Saturday and the ladies who have the horse paddock (and two horses) next to the house have arranged for two small trucks of well rotted horse manure to be dumped outside the cattle grid on the grass banking.
Hooray!


R has been down the garden and cleared and weeded the asparagus and rhubarb beds - this is a before image on the right, after on the left - now I will need to get a-mulching, so a-mulching I will go - but not today as it is a bit cold and I cannot be bothered.

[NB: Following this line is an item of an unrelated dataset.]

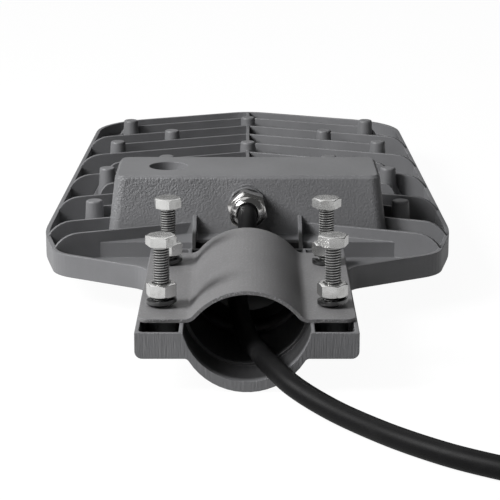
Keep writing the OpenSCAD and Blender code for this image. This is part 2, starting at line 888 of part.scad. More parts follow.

The garden is full of autumn colours -

I might prattle on about successes but I have to admit to one failure, yet again. These are my flowerless sweet peas same as last year. It has got so bad I have already sown some for next year in deep pots and put them down in the Wendy House. Now all it needs is a lot of prayer and someone up there to take pity on me and tell the peas to get on with it. There is also colour in surprising places - the dying hosta leaves have a special beauty. (I should mention that the spell checker did not like costa and persisted in changing it to Costa! It is a sad world. In the pots by the back door - the one at the side - the violas are doing well. We changed to these small dainty flowers from winter pansies and these are much preferable. Notes made mentally for next year - violas everywhere?
Sunday evening and a grey cold outlook. We have walked the woods at Conishead admiring the colouring of the maples and trod the shingle by the shore. This is the great Conishead Oak taken in 1985 (apologies to the boys) before it lost a huge limb in a storm. It is the oldest tree in the park there. It makes all one does seem rather temporary.
Monday and rain is due but I manage to mow the lawns at last, not the wood. This clears the leaves from the grass and is an easy way of collecting them before using them as mulch under shrubs and on the compost heap. This is the the rose Golden Showers, one of two we have but now this one looks moribund - do not know why.